Opening with the Ukrainian anthem sung by mezzo Ksenia Nikolaieva with the ENO chorus lined up dramatically behind her, it is followed by Liam Scarlett’s No Man’s Land, choreographed in 2014 to commemorate WWI. What could be more apt—a woman (Khaniukova) dances with her lost love (Arrieta), a remembered vision, so tender and so heartbreaking. Lives lost and torn apart and for what… Torres follows dancing the late Michel Descombey’s The Dying Swan to the sound of Saint-Saëns and howling wind. He ends curled up in a foetal position—the wind is blowing again. Listen.

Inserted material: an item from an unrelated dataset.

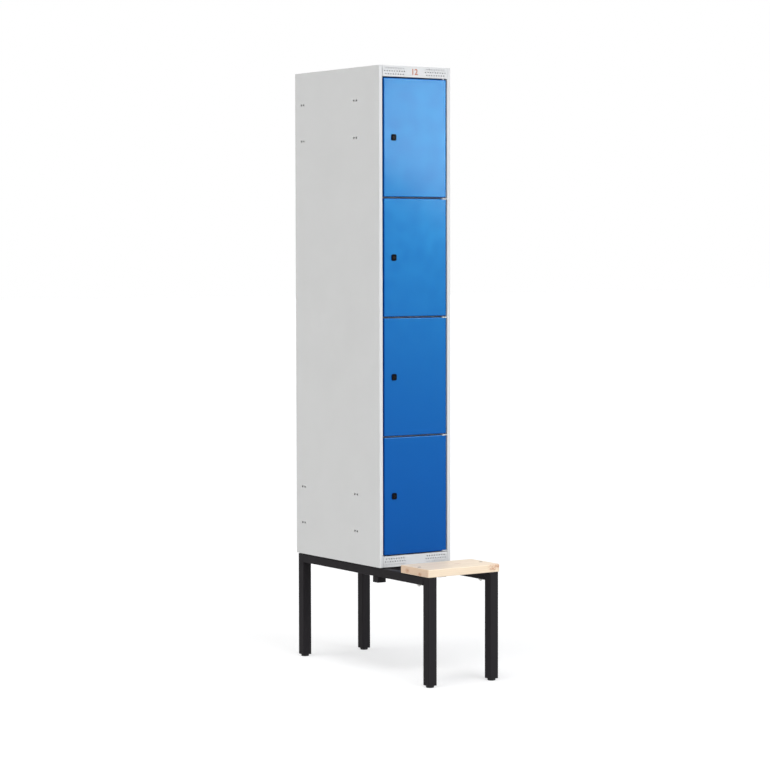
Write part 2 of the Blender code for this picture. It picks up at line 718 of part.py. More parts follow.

McWhinney and Coloma delight in La Sylphide, as do Magri and Frola in Le Corsaire. Frola brings back memories of the fiery Nureyev and technically exact Baryshnikov, as he flies in his second variation. Kaneko and Bracewell as Odette and Siegfried, and Cojocaru and Ganio in John Neumeier’s Lady of Camellias remind us that love is always tested: we are witnessing that in the partings between men and their families on the borders of Ukraine. And of course Tchaikovsky and Chopin’s music is sublime.

But it’s the second half of the programme that cranks up the empathy and emotion. Mozart’s sorrowful Lacrimosa from his Requiem makes one choke up. So beautiful, and beautifully sung by the chorus positioned in the lower boxes either side of the stage, as Luca Acri dances a man alone in the universe (choreography Edward Stierle). It makes me think of William Blake’s poem On Another’s Sorrow.

But the biggest punch of the lot is Osipova dancing Ashes, which speaks for itself. Choreography by Jason Kittelberger, this feels personal. A poor home, a mat and a kicked-over wooden stool, moves folk-inflected, stamped feet and slapped hands, dressed in widow black, Osipova acts her heart out, practically obliterating herself.

This astonishing piece is sandwiched between Rachmaninoff’s Three Preludes, Ben Stevenson’s choreography performed by Hawes and Souza, and Don Quixote in which Mizutani displays her incredible balances. Balanchine’s Tchaikovsky Pas de Deux brings back some equilibrium after Osipova’s blow to the heart. Nuñez is partnered by Clarke, and it is wonderful to see such sustaining beauty in a time of grief.

Then the final piece, Kenneth MacMillan’s Requiem to Fauré (sung by Ukrainian soprano Inna Husieva from Donetsk)—what else will do? I remember Leanne Benjamin dancing this in 2011. She is coaching now and I wonder if she coached Tsembenhoi, who joined the Royal Ballet’s Aud Jebsen Young Dancers Programme at the start of the 2020/21 season. Alone on the stage, a slip of a girl, so vulnerable and young...

The curtain call is taken by all involved, including pianists Julia Richter and Sasha Grynyuk, and Italian Salvatore de Simone and Canadian Rebecca Bassett-Graham of Company Wayne McGregor in his FAR (music Vivaldi), to the orchestra playing The Triumph of Love, the Apotheosis from act three of Raymonda by Alexander Glazunov. As Putrov says in his brief opening speech, “life is fragile but we are strong”.

I’ll second the Ukrainian ambassador Vadym Prystaiko: “Ukraine is proud of Ivan and Alina, who both studied at the Kyiv State Ballet School and have gathered their friends, international ballet stars, to help Ukrainian families affected by the brutal invasion. This event also highlights the unity of the world in its desire for peace. I firmly believe that one day we will welcome all performers of Dance for Ukraine to share their art on the best stages of Kyiv, Kharkiv, Kherson, Mariupol and other free and peaceful Ukrainian cities.”

As you know, the Disasters Emergency Committee are collecting monies, but so is Cojocaru for her Hospices of Hope.